Once upon a time, in a made-up Rome, with no people or events based in fact, the Emperor has just died. General Titus returns to a hero’s welcome after 40 years of battle with the Goths to bury two of his sons killed in the final battle. He has the Goth queen Tamora, her 3 sons Alarbus, Chiron, and Demetrius, along with a Moor (AKA a black person) Aaron (also Tamora’s lover) in custody as his prisoners of war. Titus believes in order to show his dominance, that he needs to sacrifice Tamora’s oldest son Alarbus because he is burying two of his own sons. Tamora begs, I mean really begs in a dramatic speech for her son’s life. All in vain though, Alarbus is taken outside and ritually sacrificed. You totally know after that, she is plotting revenge.

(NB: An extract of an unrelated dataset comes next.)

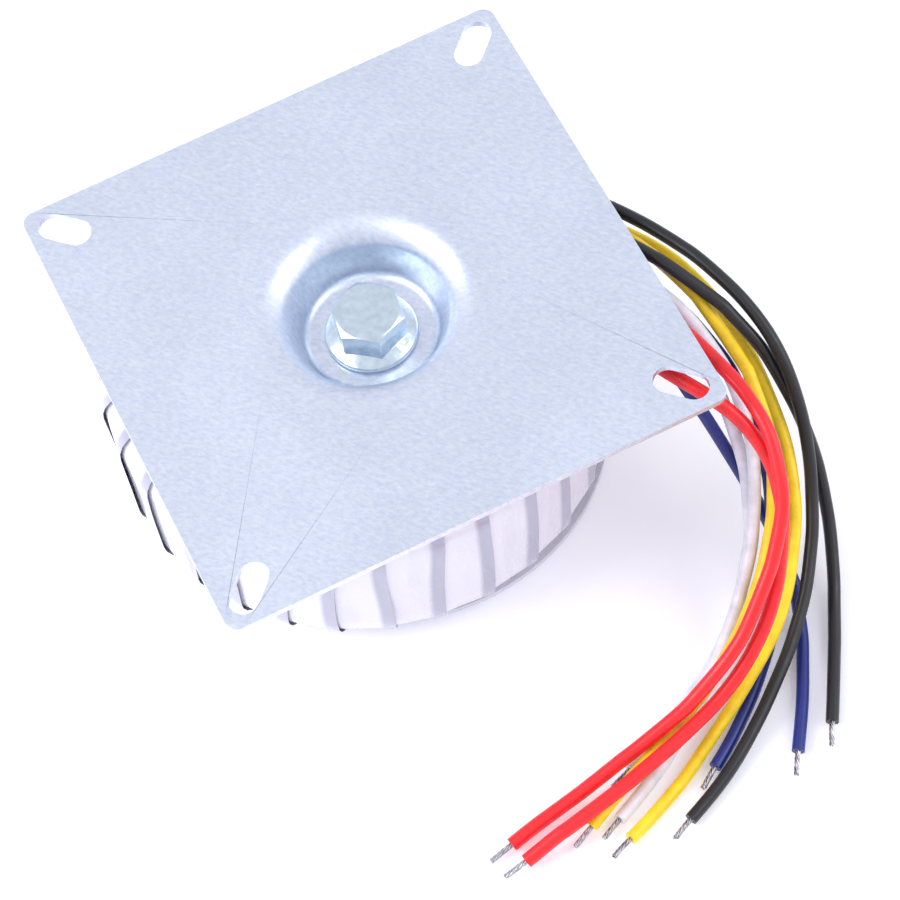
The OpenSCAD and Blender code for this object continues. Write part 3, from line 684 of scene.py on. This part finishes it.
class TRANSFORMER_OT_film(bpy.types.Operator):
    """Film wound through the bore, each strip lapped over the next"""

    bl_idname = "transformer.film"
    bl_label = "Film wrap"

    def execute(self, context):
        looks = context.scene.transformer_looks
        across = 13
        rise = 0.34 * MM
        crease_depth, sunk = 0.05 * MM, 0.02 * MM
        middle_r = 0.5 * (WRAP_BORE_R + RIM_R)
        pitch = math.tau / looks.laps
        verts, faces, laps, clears = [], [], [], []
        count = len(WRAP_SECTION)
        picker = random.Random(11)
        for strip in range(looks.laps):
            start = len(verts)
            jitter = picker.uniform(-0.05, 0.05) * pitch
            wander = picker.uniform(0.03, 0.1) * pitch
            phase = picker.uniform(0, math.tau)
            for i, point in enumerate(WRAP_SECTION):
                t = i / count
                middle = pitch * (strip + t) + jitter * math.sin(math.tau * t)
                middle += wander * math.sin(2 * math.tau * t + phase) * math.sin(math.tau * t)
                for k in range(across):
                    s = k / (across - 1) - 0.5
                    angle = middle + s * looks.strip_width / point[0]
                    seed = Vector((strip * 3.1 + s * 2.0, t * 9, 0))
                    crease = crease_depth * noise.noise(seed)
                    # on the rim a strip is stretched flat between its edges
                    half = 0.5 * looks.strip_width / point[0]
                    taut = point[0] * (math.cos(half) / math.cos(2 * s * half) - 1)
                    if point[0] < middle_r:
                        taut = 0.0
                    lift = rise * (s - 0.5) + crease * (1 - abs(2 * s)) + taut - sunk
                    verts.append(on_ring(point, angle, lift))
                    free = 1 - pitch * point[0] / looks.strip_width
                    lapped = s > 0.5 - free - 1e-6 and point[0] > LAP_SHOWS_R
                    laps.append(1.0 if lapped else 0.0)
                    clears.append(film_clear(angle, point[1]))
            for i in range(count):
                a = start + i * across
                b = a + across
                if i == count - 1:  # one pass round brings a strip to the next one's start
                    b = (strip + 1) % looks.laps * count * across
                for k in range(across - 1):
                    faces.append((a + k, b + k, b + k + 1, a + k + 1))
        made, mesh = smooth_piece("film_wrap", verts, faces)
        for name, values in (("lap", laps), ("clear", clears)):
            mesh.attributes.new(name, "FLOAT", "POINT").data.foreach_set("value", values)
        put(made, "film_wrap", polyester_film(looks), ["outer_wrap"])
        return {"FINISHED"}


def eased(route, per_span):
    """Points along the lead's centreline, in metres: a uniform cubic B-spline that passes
    through the rings of the solid lead."""
    c = [Vector(p) * MM for p in route]
    c = [2 * c[0] - c[1]] + c + [2 * c[-1] - c[-2]]
    points = []
    for i in range(1, len(c) - 2):
        for j in range(per_span):
            t = j / per_span
            points.append(((1 - t) ** 3 * c[i - 1] + (3 * t ** 3 - 6 * t ** 2 + 4) * c[i]
                           + (-3 * t ** 3 + 3 * t ** 2 + 3 * t + 1) * c[i + 1]
                           + t ** 3 * c[i + 2]) / 6)
    points.append(Vector(route[-1]) * MM)
    return points


def cord_curve(name, lines, diameter, resolution):
    """A curve object of round cords along lines of points."""
    data = bpy.data.curves.new(name, "CURVE")
    data.dimensions = "3D"
    data.bevel_depth = diameter / 2
    data.bevel_resolution = resolution
    data.use_fill_caps = True
    for line in lines:
        spline = data.splines.new("POLY")
        spline.points.add(len(line) - 1)
        for at, point in zip(spline.points, line):
            at.co = (*point, 1)
        spline.use_smooth = True
    return bpy.data.objects.new(name, data)


def twisted_strands(end, along, picker):
    """Strands laid round a middle one, from just inside the cut end to a loose tip."""
    side = along.cross(Vector((0, 0, 1))).normalized()
    up = side.cross(along)
    steps = 14
    lay_r, inside, turns = 0.29 * MM, 0.5 * MM, 0.9
    droop = picker.uniform(-0.25, 0.25) * MM
    reach = [picker.uniform(0.9, 1.0) for _ in range(STRANDS)]
    lines = []
    for strand in range(STRANDS):
        line = []
        for i in range(steps + 1):
            t = i / steps
            r = (0.0 if strand == 0 else lay_r) * (1 + 0.12 * math.sin(9 * t + strand))
            a = math.tau * (strand / (STRANDS - 1) + turns * t)
            bend = droop * t * t
            line.append(end + along * (STRIP_LENGTH * t * reach[strand] - inside * (1 - t))
                        + side * (r * math.cos(a) + bend) + up * r * math.sin(a))
        lines.append(line)
    return lines


class TRANSFORMER_OT_leads(bpy.types.Operator):
    """Ten loose leads and their bared strands, in the shape in which they fell"""

    bl_idname = "transformer.leads"
    bl_label = "Leads"

    def execute(self, context):
        looks = context.scene.transformer_looks
        finishes = {name: pvc(name, getattr(looks, name))
                    for name in ("black", "yellow", "white", "red", "blue")}
        tin = tinned_copper()
        picker = random.Random(3)
        for name, route in ROUTES.items():
            colour = name.split("_")[0]
            diameter = RED_D if colour == "red" else LEAD_D
            line = eased(route, 5)
            lead = put(cord_curve("insulation_" + name, [line], diameter, 4),
                       "insulation_" + name, finishes[colour],
                       ["lead_" + name])
            along = (line[-1] - line[-2]).normalized()
            tips = twisted_strands(line[-1], along, picker)
            bare = put(cord_curve("twist_" + name, tips, STRAND_D, 1), "twist_" + name, tin,
                       ["strands_" + name])
        return {"FINISHED"}


def area_light(name, at, aim, size, power):
    """A rectangular soft light that faces a point."""
    light = bpy.data.lights.new(name, "AREA")
    light.shape = "RECTANGLE"
    light.size, light.size_y = size
    light.energy = power
    holder = bpy.data.objects.new(name, light)
    holder.location = at
    holder.rotation_euler = (Vector(aim) - Vector(at)).to_track_quat("-Z", "Y").to_euler()
    bpy.context.scene.collection.objects.link(holder)


class TRANSFORMER_OT_stage(bpy.types.Operator):
    """Pale floor, soft studio light and the camera"""

    bl_idname = "transformer.stage"
    bl_label = "Stage"

    def execute(self, context):
        stage = context.scene.transformer_stage
        floor_mesh = bpy.data.meshes.new("floor")
        far = 6.0
        floor_mesh.from_pydata([(-far, -far, 0), (far, -far, 0), (far, far, 0), (-far, far, 0)],
                               [], [(0, 1, 2, 3)])
        floor = bpy.data.objects.new("floor", floor_mesh)
        context.scene.collection.objects.link(floor)
        card, _, _ = material("white_card", Base_Color=linear(stage.floor), Roughness=0.9,
                              Emission_Color=linear("#F4F2FF"), Emission_Strength=0.16)
        floor_mesh.materials.append(card)
        world = bpy.data.worlds.new("studio")
        context.scene.world = world
        world.use_nodes = True
        back = world.node_tree.nodes["Background"]
        back.inputs["Color"].default_value = linear("#F4F6FF")
        back.inputs["Strength"].default_value = stage.sky
        middle = (0.02, 0.0, 0.02)
        area_light("window_left", (-0.75, -0.45, 0.8), middle, (0.7, 0.7), 9.0)
        area_light("window_right", (0.8, 0.25, 0.7), middle, (0.5, 0.9), 4.0)
        data = bpy.data.cameras.new("camera")
        data.sensor_width = 36
        data.lens = stage.lens
        data.clip_start = 0.01
        camera = bpy.data.objects.new("camera", data)
        camera.location = stage.camera_at
        camera.rotation_euler = Euler(stage.camera_turn)
        context.scene.collection.objects.link(camera)
        context.scene.camera = camera
        context.scene.view_settings.view_transform = "Standard"
        return {"FINISHED"}


class TRANSFORMER_PT_panel(bpy.types.Panel):
    """Lists the pieces in the order in which they are made"""

    bl_idname = "TRANSFORMER_PT_panel"
    bl_label = "Toroidal transformer"
    bl_space_type = "VIEW_3D"
    bl_region_type = "UI"
    bl_category = "Transformer"

    def draw(self, context):
        for group in (context.scene.transformer_looks, context.scene.transformer_stage):
            for name in group.__annotations__:
                self.layout.prop(group, name)
        for operator in OPERATORS:
            self.layout.operator(operator.bl_idname)


OPERATORS = (TRANSFORMER_OT_stage, TRANSFORMER_OT_leads, TRANSFORMER_OT_metalwork,
             TRANSFORMER_OT_pads, TRANSFORMER_OT_inside, TRANSFORMER_OT_winding,
             TRANSFORMER_OT_film)
CLASSES = (TransformerLooks, StageSettings, *OPERATORS, TRANSFORMER_PT_panel)


def register():
    for cls in CLASSES:
        bpy.utils.register_class(cls)
    bpy.types.Scene.transformer_looks = bpy.props.PointerProperty(type=TransformerLooks)
    bpy.types.Scene.transformer_stage = bpy.props.PointerProperty(type=StageSettings)


def unregister():
    del bpy.types.Scene.transformer_stage
    del bpy.types.Scene.transformer_looks
    for cls in reversed(CLASSES):
        bpy.utils.unregister_class(cls)


def main():
    register()
    bpy.ops.transformer.stage()
    bpy.ops.transformer.leads()
    bpy.ops.transformer.metalwork()
    bpy.ops.transformer.pads()
    bpy.ops.transformer.inside()
    bpy.ops.transformer.winding()
    bpy.ops.transformer.film()


if __name__ == "__main__":
    main()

Then, Titus refuses the nomination to become Emperor because according to something he read, he’s too old. He throws his support behind the dead emperor’s eldest son Saturnius, but lets the “body politic” choose. Ultimately, Saturnius wins the crown and he chooses Titus’s only daughter Lavinia to be his wife and Empress. Trouble is, she is already in love with and engaged to Bassianus, the dead emperor’s second oldest son. Bassianus and Lavinia run away to either get married or have sex, it’s not really clear. Her brother Mutius, defends Lavinia’s right to not marry Saturnius, so Titus,in an effort to show allegiance to the Emperor, kills Mutius, his own son, and, adding insult to injury, won’t let him be buried in the family plot with the other two because he wasn’t killed in battle. The remaining sons Quintus and Martius finally convince Titus to let the son he murdered himself to be buried with honor.

The new emperor Saturnius decides then to take the prisoner Tamora as his wife. She then tells the audience her inner thoughts of how she is going to get revenge for her son’s death by brutally killing everyone who wronged her. Ah, yes! See, we totally saw that coming. Aaron, her taboo black lover, now free, along with her two remaining sons, is happy to coattail on her new power. The first thing he does is convince the sons Chiron and Demetrius, who are lusting after the fair Lavinia (even though she is now married to Bassianus) that they should rape her, not once, but take turns doing so! Oh, and while you’re at it, Aaron tells them they should murder her husband. He tells them that she will be in the forest on the hunt planned for the next day, so it will be easy to corner her. I guess in the woods, like space, no one can hear you scream.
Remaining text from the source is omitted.